- Your objective -
Reproduce, word for word, only the lines from the one containing "buildFrontPanel();" through the one containing "bpy.context.scene.collection.objects.link(rigid_bodies[body])", both included.

[3D code data]
..........

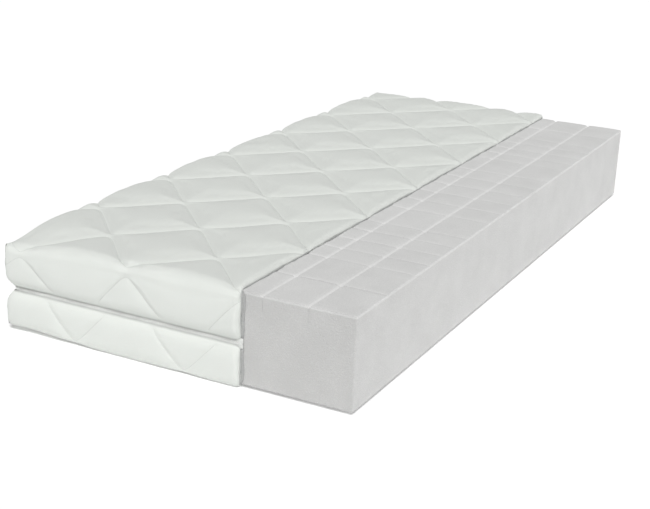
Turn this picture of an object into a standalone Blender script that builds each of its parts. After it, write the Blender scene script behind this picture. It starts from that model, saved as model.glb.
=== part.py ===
"""A single foam mattress, 90 by 200 cm, with its quilted cover cut away along one side.

The support foam and the memory foam layer bonded to it lie in a two-part cover, which a zip
joins all round. The cover is cut off along the length, so the right side of the foam is bare.
X is the width, Y the length with the foot end at -Y, and Z is up from the surface it lies on.
"""

import math

import bmesh
import bpy
from mathutils import Matrix, Vector

# Foam
CORE_WIDTH = 0.900
CORE_LENGTH = 2.000
CORE_HEIGHT = 0.220
MEMORY_HEIGHT = 0.050
CORNER_RADIUS = 0.0108  # of the foam's upright corners inside the cover
TOP_EDGE_RADIUS = 0.0068  # of the foam's top edges inside the cover

# Cuts in the memory foam
STRIPS = 8
SLIT_WIDTH = 0.001
SLIT_DEPTH = 0.040
MOUTH_WIDTH = 0.015  # of the V-shaped mouth of a long slit, at the top
MOUTH_DEPTH = 0.0096
CROSS_CUTS = (0.047, 0.141, 0.235, 0.386, 0.4645, 0.543, 0.6215, 0.700, 0.850)

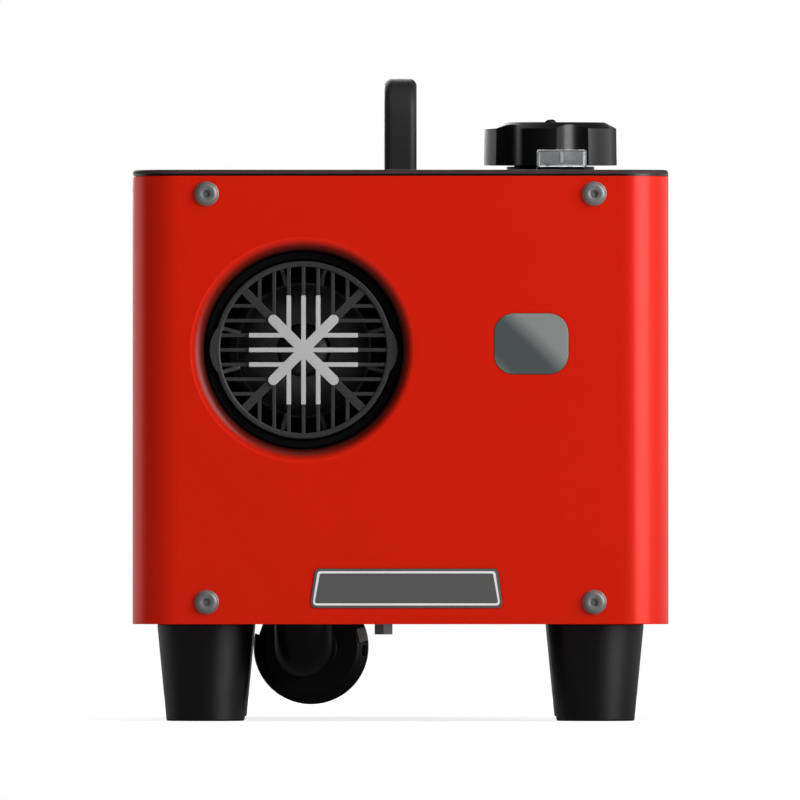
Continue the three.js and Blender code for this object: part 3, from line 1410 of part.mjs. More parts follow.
function buildMountBolts() {
  ["mount_bolt_front", "mount_bolt_rear"].forEach((name, i) => {
    const at = boltSpots[i];
    const r = BOLT_AF / Math.sqrt(3);
    const head = new THREE.CylinderGeometry(r, r, BOLT_HEAD_H, 6).rotateX(Math.PI / 2);
    head.translate(at[0], at[1], zBase - SEAT - BOLT_HEAD_H / 2);
    const shank = rodZ(BOLT_R, at, [zBase - SEAT - 1, zFloor + BOLT_IN], TINY);
    piece(name, join(head, shank), zincSteel);
  });
}

// ---------------------------------------------------------------- combustion air, exhaust, fuel

const coverFace = silencerY - COVER_FRONT;
const ductX = outX;

function buildSilencer() {
  const at = [silencerX, SILENCER_Z];
  const y1 = silencerY + SILENCER_L;
  const canister = turnedY(
    [
      [SILENCER_R - SILENCER_T, silencerY],
      [SILENCER_R, silencerY],
      [SILENCER_R, y1 - 3],
      [SILENCER_R - 3, y1],
      [SILENCER_MOUTH_R, y1],
      [SILENCER_MOUTH_R, y1 - SILENCER_T],
      [SILENCER_R - SILENCER_T - 2, y1 - SILENCER_T],
      [SILENCER_R - SILENCER_T, y1 - SILENCER_T - 2],
    ],
    at,
    MEDIUM,
  );
  piece("intake_silencer", canister, blackPlastic);
  const cover = turnedY(
    [
      [0, coverFace],
      [COVER_FACE_R, coverFace],
      [COVER_R, coverFace + 5],
      [COVER_R, coverFace + COVER_RIM],
      [around(SILENCER_R + GAP, ROUND), coverFace + COVER_RIM],
      [around(SILENCER_R + GAP, ROUND), silencerY - SEAT],
      [0, silencerY - SEAT],
    ],
    at,
  );
  const ductXZ = [ductX, SILENCER_Z];
  const boss = rodY(COVER_BOSS_R, at, [coverFace - COVER_BOSS, coverFace + 1], MEDIUM);
  const duct = rodY(around(DUCT_R + GAP, MEDIUM), ductXZ, [coverFace - COVER_BOSS - 1, coverFace], MEDIUM);
  const spigotR = flat(DUCT_R - DUCT_WALL, SMALL) - GAP;
  const spigot = rodY(spigotR, ductXZ, [coverFace - COVER_SPIGOT, coverFace + 1], SMALL);
  const bore = rodY(spigotR - DUCT_WALL, ductXZ, [coverFace - COVER_SPIGOT - 1, silencerY + 1], SMALL);
  piece("silencer_cover", cut(join(cover, cut(boss, duct), spigot), bore), blackPlastic);
}

/** Moulded duct from the silencer's cover, up through the floor and back to the burner's intake stub. */
function buildDuct() {
  const front = coverFace - DUCT_FRONT;
  const [x, y] = intakeXY;
  const path = bentPath(
    [
      vector(ductX, coverFace - GAP, SILENCER_Z),
      vector(ductX, front, SILENCER_Z),
      vector(ductX, front, DUCT_RUN_Z),
      vector(x, y, DUCT_RUN_Z),
      vector(x, y, pipeTop),
    ],
    DUCT_BEND,
  );
  piece("intake_duct", tubeAlong(path, DUCT_R, DUCT_R - DUCT_WALL, SMALL), blackPlastic);
}

function buildExhaust() {
  const [x, y] = exhaustXY;
  const neck = y + MUFFLER_SET;
  const path = bentPath(
    [vector(x, y, pipeTop), vector(x, y, EXHAUST_Z), vector(x, neck + MUFFLER_NECK - 2, EXHAUST_Z)],
    PIPE_BEND,
  );
  piece("exhaust_pipe", tubeAlong(path, PIPE_R, PIPE_R - PIPE_WALL, SMALL), stainless);
  const bore = around(PIPE_R + GAP, MEDIUM);
  const can0 = neck + MUFFLER_NECK;
  const can1 = can0 + MUFFLER_L;
  const tail = yRear - TAIL_SHORT;
  const muffler = turnedY(
    [
      [bore, neck],
      [bore + MUFFLER_T, neck],
      [bore + MUFFLER_T, can0],
      [MUFFLER_R, can0 + 4],
      [MUFFLER_R, can1 - 4],
      [TAIL_R, can1],
      [TAIL_R, tail],
      [TAIL_R - MUFFLER_T, tail],
      [TAIL_R - MUFFLER_T, can1 - 1],
      [MUFFLER_R - MUFFLER_T, can1 - 5],
      [MUFFLER_R - MUFFLER_T, can0 + 5],
      [bore, can0 + 1],
    ],
    [x, EXHAUST_Z],
    MEDIUM,
  );
  piece("exhaust_silencer", muffler, stainless);
}

const pumpXZ = [pumpX, zFloor + PUMP_UP];

function buildPump() {
  const chamber = (PLUNGER_L + PLUNGER_TRAVEL + 2 * SEAT) / 2;
  const middle = pumpY + PUMP_L / 2;
  const body = turnedY(
    [
      [PASSAGE_R, pumpY - PUMP_NIPPLE_L],
      [PUMP_NIPPLE_R, pumpY - PUMP_NIPPLE_L],
      [PUMP_NIPPLE_R, pumpY],
      [PUMP_R - 3, pumpY],
      [PUMP_R, pumpY + 3],
      [PUMP_R, pumpY + PUMP_L - 3],
      [PUMP_R - 3, pumpY + PUMP_L],
      [PUMP_NIPPLE_R, pumpY + PUMP_L],
      [PUMP_NIPPLE_R, pumpY + PUMP_L + PUMP_NIPPLE_L],
      [PASSAGE_R, pumpY + PUMP_L + PUMP_NIPPLE_L],
      [PASSAGE_R, middle + chamber],
      [PLUNGER_R + GAP, middle + chamber],
      [PLUNGER_R + GAP, middle - chamber],
      [PASSAGE_R, middle - chamber],
    ],
    pumpXZ,
    SMALL,
  );
  piece("fuel_pump", body, zincSteel);
  const start = middle - chamber + SEAT;
  const plunger = tubeY(PASSAGE_R, PLUNGER_R, pumpXZ, [start, start + PLUNGER_L], TINY);
  piece("pump_plunger", plunger, stainless);
}

/** Rubber-lined clamp that holds the pump to the left wall. */
function buildPumpClamp() {
  const y = [pumpY + PUMP_L / 2 - CLAMP_W / 2, pumpY + PUMP_L / 2 + CLAMP_W / 2];
  const wall = -xWall + SHEET_T + SEAT;
  const rOut = PUMP_R + GAP + CLAMP_T;
  const ring = tubeY(PUMP_R + GAP, rOut, pumpXZ, y, SMALL);
  const arm = block([wall, pumpX], y, [pumpXZ[1] + PUMP_R, pumpXZ[1] + PUMP_R + CLAMP_T]);
  const pad = block([wall, wall + 2], y, [pumpXZ[1] - PUMP_R, pumpXZ[1] + PUMP_R + CLAMP_T + 12]);
  const space = rodY(PUMP_R + GAP + 1, pumpXZ, [y[0] - 1, y[1] + 1]);
  piece("pump_clamp", join(ring, cut(arm, space), pad), rubber);
}

/** Fuel line from the tank's nipple to the pump, and from the pump up to the unit's nipple. */
function buildFuelLines() {
  const [tankY, tankZ] = tankNippleYZ;
  const [, pumpZ] = pumpXZ;
  const start = tankLeft - PUMP_NIPPLE_L - GAP;
  const pumpRear = pumpY + PUMP_L + PUMP_NIPPLE_L + GAP;
  const turnY = (tankY + pumpRear) / 2 + LINE_STRAIGHT;
  const lowZ = zFloor + LINE_LOW;
  const supply = new THREE.CatmullRomCurve3([
    vector(start, tankY, tankZ),
    vector(start - 2 * LINE_STRAIGHT, tankY, tankZ),
    vector((start + outX) / 2, tankY, lowZ),
    vector((outX + pumpX) / 2, tankY, lowZ),
    vector(pumpX + LINE_STRAIGHT, tankY, (lowZ + pumpZ) / 2),
    vector(pumpX, turnY, pumpZ - LINE_R),
    vector(pumpX, pumpRear + LINE_STRAIGHT, pumpZ),
    vector(pumpX, pumpRear, pumpZ),
  ]);
  piece("fuel_supply_line", tubeAlong(supply.getPoints(18), LINE_R, 0, TINY), fuelLine);
  const pumpFront = pumpY - PUMP_NIPPLE_L - GAP;
  const [nippleX, nippleY] = nippleXY;
  const nippleEnd = zOut - Math.sqrt(shellIn ** 2 - NIPPLE_DX ** 2) - NIPPLE_L - GAP;
  const rise = nippleEnd - LINE_STRAIGHT - pumpZ;
  const out = pumpFront - LINE_STRAIGHT;
  const feed = new THREE.CatmullRomCurve3([
    vector(pumpX, pumpFront, pumpZ),
    vector(pumpX, out, pumpZ),
    vector(pumpX, out - LINE_STRAIGHT, pumpZ + rise / 6),
    vector(pumpX + LINE_STRAIGHT / 2, out - LINE_STRAIGHT / 2, pumpZ + rise / 2),
    vector((pumpX + nippleX) / 2, (out + nippleY) / 2, pumpZ + rise * 0.75),
    vector(nippleX - LINE_R, nippleY - LINE_STRAIGHT, nippleEnd - 2 * LINE_STRAIGHT),
    vector(nippleX, nippleY, nippleEnd - LINE_STRAIGHT),
    vector(nippleX, nippleY, nippleEnd),
  ]);
  piece("fuel_feed_line", tubeAlong(feed.getPoints(16), LINE_R, 0, TINY), fuelLine);
}

// ---------------------------------------------------------------- the whole heater

buildFrontPanel();
buildRearPanel();
buildCasingWrap();
buildScrews();
buildFeet();
buildLid();
buildHandle();
buildCollar();
buildGrille();
buildStar();
buildIntakeGrille();
buildInlet();
buildTank();
buildNeck();
buildCap();
buildSwitch();
buildSwitchCover();
buildControlPanel();
buildButtons();
buildBoard();
buildShells();
buildExchanger();
buildBurner();
buildGlowPlug();
buildMotor();
buildBurnerFan();
buildBlowerWheel();
buildControlUnit();
buildMountBolts();
buildSilencer();
buildDuct();
buildExhaust();
buildPump();
buildPumpClamp();
buildFuelLines();

export default heater;
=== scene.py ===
"""A portable diesel air heater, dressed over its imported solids.

Sizes are in millimetres on the classes below, and every mesh is made in metres in the frame of
the solids: +X right, +Y back, +Z up, with the ground at z = 0. PLAY is the room between a piece
and what holds it, and SEAT the gap under a piece that stands on another.
"""

import json
import logging
import math
from dataclasses import dataclass
from enum import Enum
from typing import Iterable, Sequence

import bpy
from mathutils import Matrix, Vector

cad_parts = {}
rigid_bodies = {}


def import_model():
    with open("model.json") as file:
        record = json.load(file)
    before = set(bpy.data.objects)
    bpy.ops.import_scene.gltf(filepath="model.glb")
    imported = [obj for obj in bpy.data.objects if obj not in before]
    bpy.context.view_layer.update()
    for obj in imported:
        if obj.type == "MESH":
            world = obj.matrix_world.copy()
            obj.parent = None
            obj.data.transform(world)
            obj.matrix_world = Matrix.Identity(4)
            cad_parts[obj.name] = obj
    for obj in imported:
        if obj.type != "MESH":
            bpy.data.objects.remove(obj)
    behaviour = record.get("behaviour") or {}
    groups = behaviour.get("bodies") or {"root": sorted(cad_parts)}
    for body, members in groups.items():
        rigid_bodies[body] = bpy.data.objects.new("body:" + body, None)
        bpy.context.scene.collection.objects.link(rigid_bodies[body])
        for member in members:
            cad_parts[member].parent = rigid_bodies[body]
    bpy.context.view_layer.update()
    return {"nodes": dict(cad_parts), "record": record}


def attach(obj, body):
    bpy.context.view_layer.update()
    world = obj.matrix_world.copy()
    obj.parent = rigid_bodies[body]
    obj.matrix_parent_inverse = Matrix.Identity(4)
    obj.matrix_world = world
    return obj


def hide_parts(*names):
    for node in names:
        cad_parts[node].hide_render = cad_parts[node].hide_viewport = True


MM = 0.001
TOUCHING = 1e-6
HEATER = "heater"
WHITE = (1.0, 1.0, 1.0, 1.0)
Pair = tuple[float, float]
Triple = tuple[float, float, float]
Colour = Triple

DEPTH = 400.0
FRONT = -DEPTH / 2
REAR = DEPTH / 2
LID_TOP = 308.6
PLAY = 0.3
SEAT = 0.2
UNIT_AXIS: Pair = (-54.3, 207.8)
EXHAUST_AT: Pair = (-42.3, 16.0)
INTAKE_RADIUS = 50.0
INLET_AT: Pair = (98.0, 99.4)
INLET_SIZE: Pair = (26.0, 15.0)

Piece = bpy.types.Object
Tree = bpy.types.NodeTree
Node = bpy.types.Node
Socket = bpy.types.NodeSocket

log = logging.getLogger("heater")


class Axis(Enum):
    """The direction that a flat outline is raised along, or a turned piece is spun about."""

    X = (1.0, 0.0, 0.0)
    Y = (0.0, 1.0, 0.0)
    Z = (0.0, 0.0, 1.0)

    def at(self, u: float, v: float, height: float) -> Vector:
        """Gives a point in metres.

        Args:
            u: First place across the axis, in millimetres.
            v: Second place across the axis, in millimetres.
            height: Place along the axis, in millimetres.

        Returns:
            The point in the frame of the solids.
        """
        places = {Axis.X: (height, u, v), Axis.Y: (u, height, v), Axis.Z: (u, v, height)}
        return Vector(places[self]) * MM


# ------------------------------------------------------------------ modelling


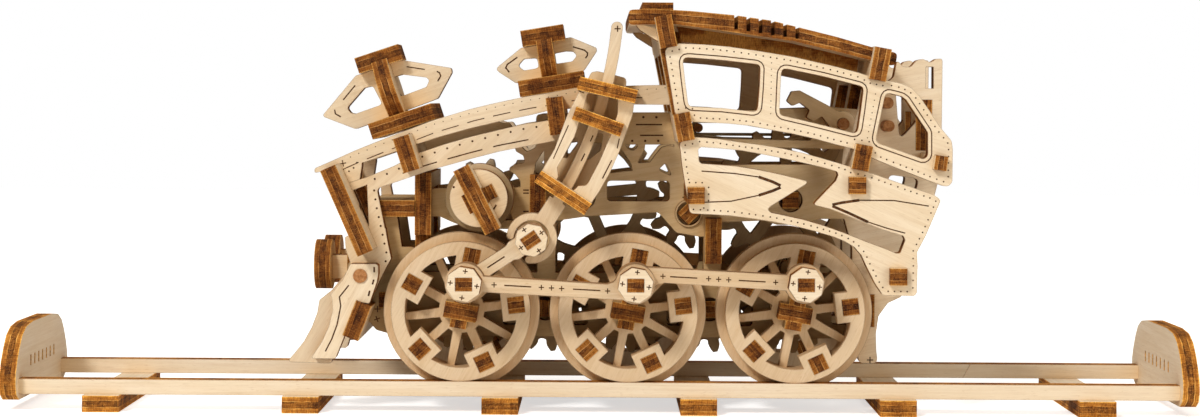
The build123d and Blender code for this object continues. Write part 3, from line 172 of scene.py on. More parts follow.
# "wood" holds, in millimetres, the place along the grain, across it and through the sheet.
# "sheet" holds 0..1 through the sheet, the piece's own random number, and a third value left at zero.
def veneer(name, tone=1.0, hue=(0.98, 1.0, 1.04)):
    m = Net(name)
    w = m.attr("wood")
    s = m.split(m.attr("sheet"))
    seed = m.math("MULTIPLY", s[1], 47.0)
    x, y, z = m.split(w)
    base = m.join(m.math("ADD", x, m.math("MULTIPLY", seed, 3.1)), m.math("ADD", y, m.math("MULTIPLY", seed, 7.7)), seed)
    # long soft figure, fine pores and short flecks, all drawn out along the grain
    figure = m.noise(m.vmul(base, (0.020, 0.16, 1.0)), 1.0, 4.0, 0.55, 0.6)
    lines = m.noise(m.vmul(base, (0.045, 1.35, 1.0)), 1.0, 5.0, 0.62, 0.25)
    pores = m.noise(m.vmul(base, (0.30, 5.2, 1.0)), 1.0, 3.0, 0.6, 0.0)
    fleck = m.noise(m.vmul(base, (0.75, 3.4, 1.0)), 1.0, 2.0, 0.5, 0.0)
    blotch = m.noise(m.vmul(base, (0.055, 0.075, 1.0)), 1.0, 2.0, 0.5, 0.0)
    c = m.ramp(figure, [(0.25, (0.760, 0.580, 0.370)), (0.45, (0.830, 0.665, 0.460)), (0.62, (0.870, 0.720, 0.525)), (0.80, (0.895, 0.760, 0.575))])
    c = m.mix(m.maprange(lines, 0.40, 0.70, 0.0, 0.42), c, (0.640, 0.440, 0.245), "MIX")
    c = m.mix(m.maprange(pores, 0.56, 0.72, 0.0, 0.34), c, (0.480, 0.300, 0.150), "MIX")
    c = m.mix(m.maprange(fleck, 0.63, 0.74, 0.0, 0.40), c, (0.560, 0.365, 0.190), "MIX")
    c = m.mix(m.maprange(blotch, 0.35, 0.70, 0.0, 0.20), c, (0.900, 0.740, 0.520), "MIX")
    c = m.mix(m.maprange(s[1], 0.0, 1.0, 0.0, 0.22), c, (0.690, 0.500, 0.300), "MIX")
    # painted shade: when tone is below 1 the piece is darkened and warmed, and darkened further below about 36 mm
    # height; this shade fades out past x = 60 mm and over the upper front part (above z = 56 mm, x below 0)
    if tone != 1.0:
        here = m.split(m.nt.nodes.new("ShaderNodeTexCoord").outputs["Object"])
        inside = m.maprange(here[0], 0.058, 0.064, 1.0, 0.0, True)
        high = m.math("MULTIPLY", m.maprange(here[2], 0.056, 0.062, 0.0, 1.0, True), m.maprange(here[0], -0.004, 0.002, 1.0, 0.0, True))
        inside = m.math("MULTIPLY", inside, m.math("SUBTRACT", 1.0, high))
        low = m.maprange(here[2], 0.030, 0.042, 0.72, 1.0, True)
        c = m.mix(inside, c, (tone, tone * 0.89, tone * 0.68), "MULTIPLY")
        c = m.mix(inside, c, m.vmul(m.join(low, low, low), (1.0, 1.0, 1.0)), "MULTIPLY")
    c = m.mix(1.0, c, hue, "MULTIPLY")
    # painted shade: warm brown darkening in the recesses, driven by ambient occlusion
    recess_ao = m.nt.nodes.new("ShaderNodeAmbientOcclusion")
    recess_ao.samples = 6
    recess_ao.inputs["Distance"].default_value = 0.014
    recess_shade = m.maprange(recess_ao.outputs["AO"], 0.25, 0.80, 0.90, 0.0)
    c = m.mix(recess_shade, c, (0.97, 0.84, 0.62), "MULTIPLY")
    # scorched line where a face meets its cut edge
    soft = m.nt.nodes.new("ShaderNodeBevel")
    soft.samples = 6
    soft.inputs["Radius"].default_value = 0.00038
    flat = m.nt.nodes.new("ShaderNodeNewGeometry").outputs["True Normal"]
    dot = m.nt.nodes.new("ShaderNodeVectorMath")
    dot.operation = "DOT_PRODUCT"
    m.link(soft.outputs[0], dot.inputs[0])
    m.link(flat, dot.inputs[1])
    edge = m.maprange(dot.outputs["Value"], 0.80, 0.985, 1.0, 0.0)
    c = m.mix(m.math("MULTIPLY", edge, m.maprange(lines, 0.3, 0.6, 0.95, 0.55)), c, (0.120, 0.048, 0.018))
    m.bump(m.math("ADD", m.math("MULTIPLY", lines, 0.6), m.math("MULTIPLY", pores, 0.4)), 0.22, 0.00012)
    return m.finish(c, m.maprange(lines, 0.3, 0.8, 0.52, 0.70), 0.28)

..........

- Solved problem -
buildFrontPanel();
buildRearPanel();
buildCasingWrap();
buildScrews();
buildFeet();
buildLid();
buildHandle();
buildCollar();
buildGrille();
buildStar();
buildIntakeGrille();
buildInlet();
buildTank();
buildNeck();
buildCap();
buildSwitch();
buildSwitchCover();
buildControlPanel();
buildButtons();
buildBoard();
buildShells();
buildExchanger();
buildBurner();
buildGlowPlug();
buildMotor();
buildBurnerFan();
buildBlowerWheel();
buildControlUnit();
buildMountBolts();
buildSilencer();
buildDuct();
buildExhaust();
buildPump();
buildPumpClamp();
buildFuelLines();

export default heater;
=== scene.py ===
"""A portable diesel air heater, dressed over its imported solids.

Sizes are in millimetres on the classes below, and every mesh is made in metres in the frame of
the solids: +X right, +Y back, +Z up, with the ground at z = 0. PLAY is the room between a piece
and what holds it, and SEAT the gap under a piece that stands on another.
"""

import json
import logging
import math
from dataclasses import dataclass
from enum import Enum
from typing import Iterable, Sequence

import bpy
from mathutils import Matrix, Vector

cad_parts = {}
rigid_bodies = {}


def import_model():
    with open("model.json") as file:
        record = json.load(file)
    before = set(bpy.data.objects)
    bpy.ops.import_scene.gltf(filepath="model.glb")
    imported = [obj for obj in bpy.data.objects if obj not in before]
    bpy.context.view_layer.update()
    for obj in imported:
        if obj.type == "MESH":
            world = obj.matrix_world.copy()
            obj.parent = None
            obj.data.transform(world)
            obj.matrix_world = Matrix.Identity(4)
            cad_parts[obj.name] = obj
    for obj in imported:
        if obj.type != "MESH":
            bpy.data.objects.remove(obj)
    behaviour = record.get("behaviour") or {}
    groups = behaviour.get("bodies") or {"root": sorted(cad_parts)}
    for body, members in groups.items():
        rigid_bodies[body] = bpy.data.objects.new("body:" + body, None)
        bpy.context.scene.collection.objects.link(rigid_bodies[body])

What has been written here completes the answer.